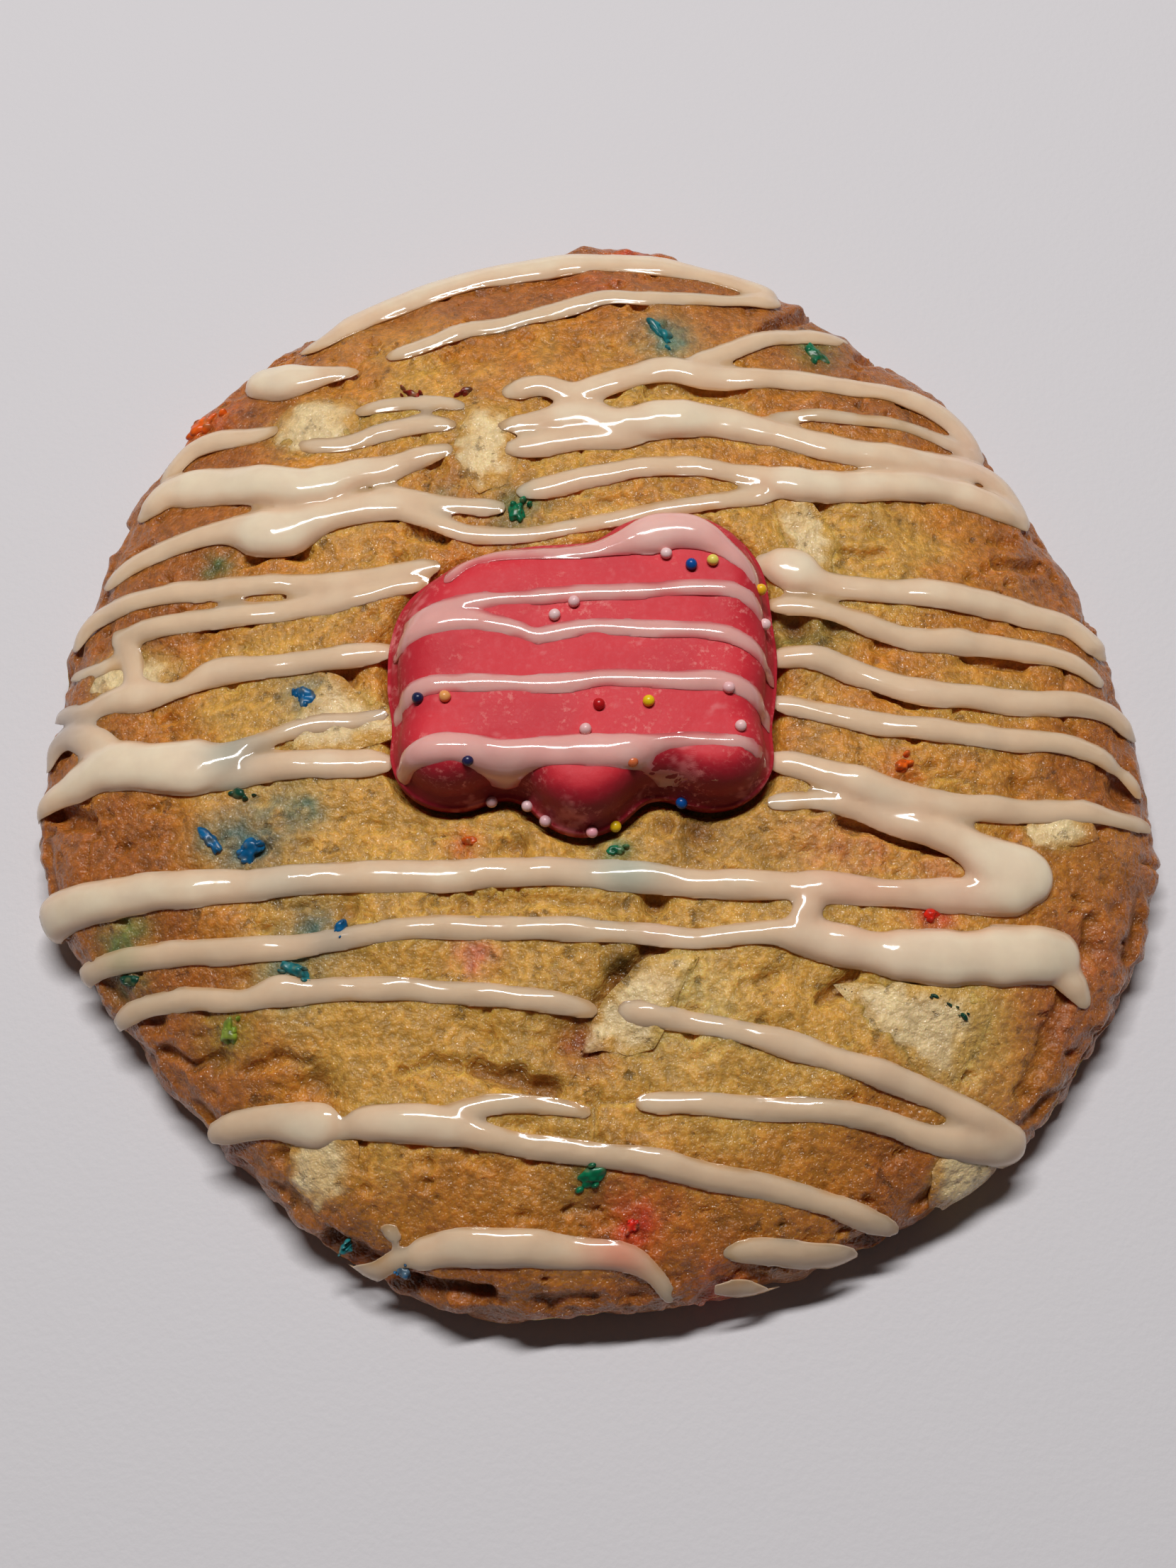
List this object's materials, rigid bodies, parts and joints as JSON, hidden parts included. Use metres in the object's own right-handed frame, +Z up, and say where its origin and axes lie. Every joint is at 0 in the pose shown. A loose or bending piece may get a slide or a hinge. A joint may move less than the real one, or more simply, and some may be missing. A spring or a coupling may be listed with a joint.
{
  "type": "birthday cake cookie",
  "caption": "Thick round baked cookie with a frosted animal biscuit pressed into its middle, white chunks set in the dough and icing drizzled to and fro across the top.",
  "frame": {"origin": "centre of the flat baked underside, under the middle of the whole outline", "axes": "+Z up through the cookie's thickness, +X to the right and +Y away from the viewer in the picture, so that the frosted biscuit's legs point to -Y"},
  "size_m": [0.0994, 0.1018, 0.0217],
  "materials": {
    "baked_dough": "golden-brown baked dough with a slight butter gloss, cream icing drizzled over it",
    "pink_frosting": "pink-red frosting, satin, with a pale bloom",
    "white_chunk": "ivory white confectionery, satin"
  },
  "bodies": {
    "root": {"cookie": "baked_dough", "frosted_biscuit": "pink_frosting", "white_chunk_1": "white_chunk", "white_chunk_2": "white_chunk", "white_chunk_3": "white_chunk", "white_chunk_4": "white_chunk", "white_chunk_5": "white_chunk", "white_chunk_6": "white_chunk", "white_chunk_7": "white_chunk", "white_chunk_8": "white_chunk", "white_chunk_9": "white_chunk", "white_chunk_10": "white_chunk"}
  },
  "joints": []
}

= = = = =

» **What to produce**:
Write the material out again in its entirety, exactly as shown.

» **Finished answer**:
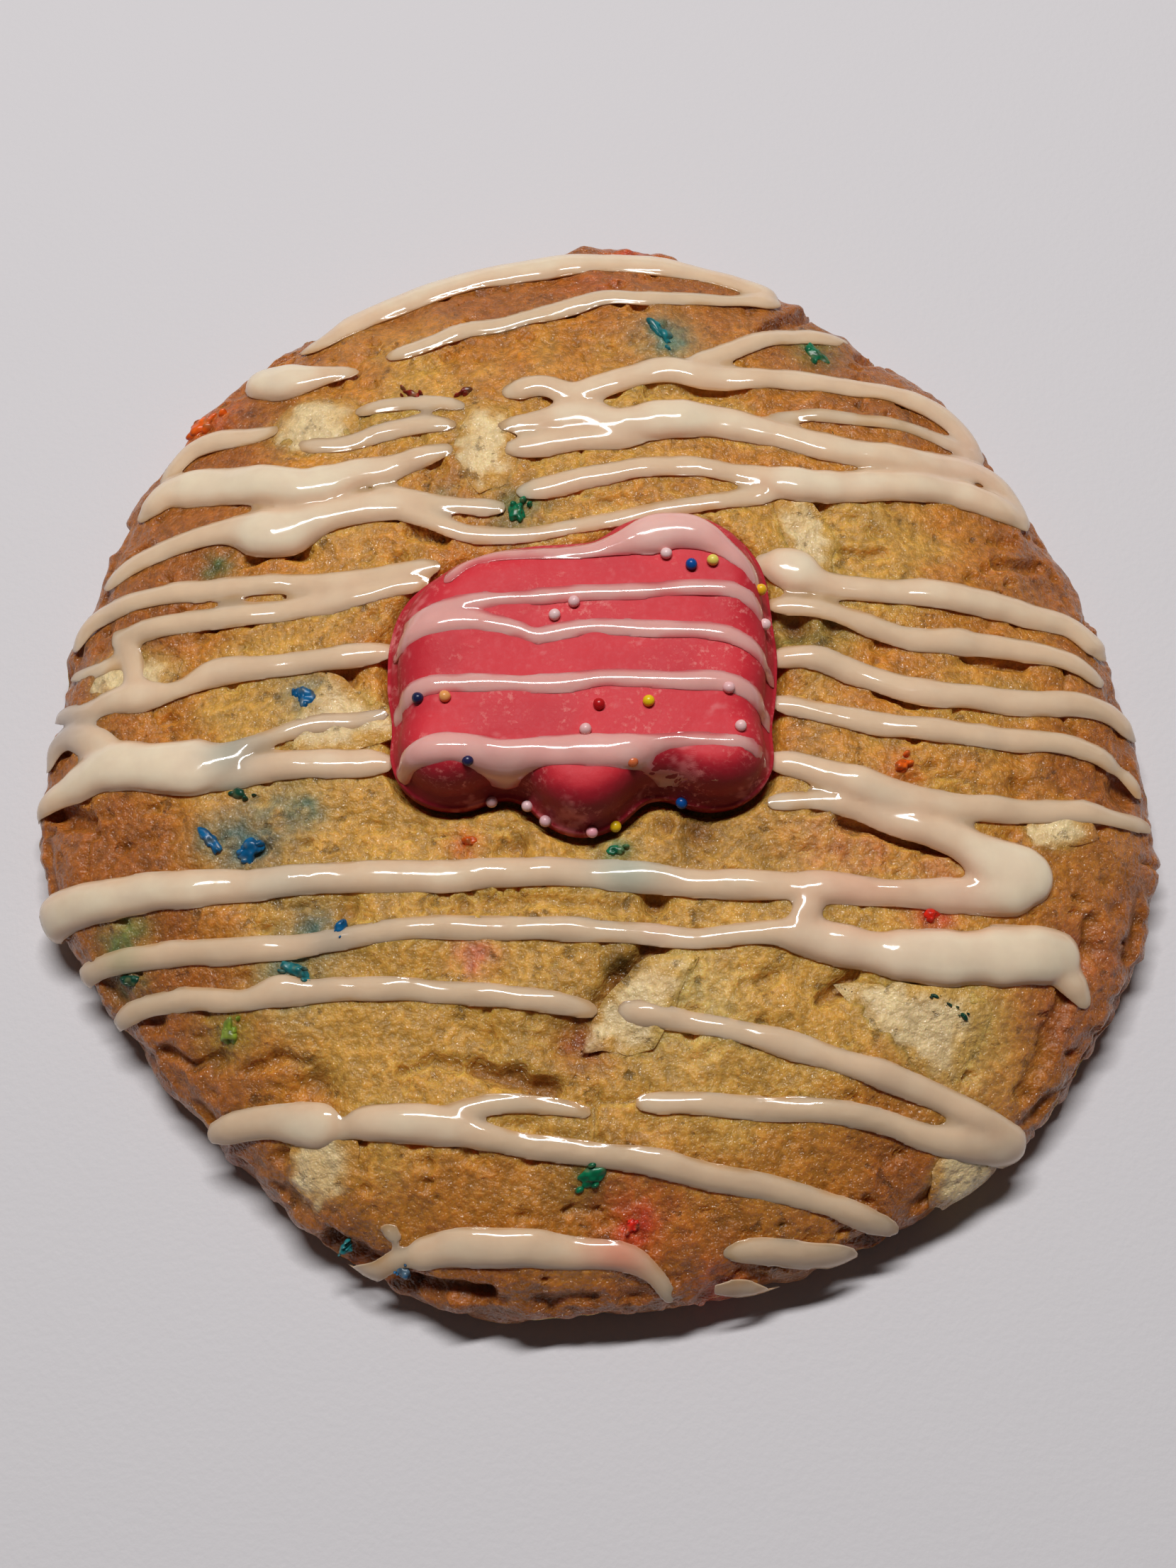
List this object's materials, rigid bodies, parts and joints as JSON, hidden parts included. Use metres in the object's own right-handed frame, +Z up, and say where its origin and axes lie. Every joint is at 0 in the pose shown. A loose or bending piece may get a slide or a hinge. A joint may move less than the real one, or more simply, and some may be missing. A spring or a coupling may be listed with a joint.
{
  "type": "birthday cake cookie",
  "caption": "Thick round baked cookie with a frosted animal biscuit pressed into its middle, white chunks set in the dough and icing drizzled to and fro across the top.",
  "frame": {"origin": "centre of the flat baked underside, under the middle of the whole outline", "axes": "+Z up through the cookie's thickness, +X to the right and +Y away from the viewer in the picture, so that the frosted biscuit's legs point to -Y"},
  "size_m": [0.0994, 0.1018, 0.0217],
  "materials": {
    "baked_dough": "golden-brown baked dough with a slight butter gloss, cream icing drizzled over it",
    "pink_frosting": "pink-red frosting, satin, with a pale bloom",
    "white_chunk": "ivory white confectionery, satin"
  },
  "bodies": {
    "root": {"cookie": "baked_dough", "frosted_biscuit": "pink_frosting", "white_chunk_1": "white_chunk", "white_chunk_2": "white_chunk", "white_chunk_3": "white_chunk", "white_chunk_4": "white_chunk", "white_chunk_5": "white_chunk", "white_chunk_6": "white_chunk", "white_chunk_7": "white_chunk", "white_chunk_8": "white_chunk", "white_chunk_9": "white_chunk", "white_chunk_10": "white_chunk"}
  },
  "joints": []
}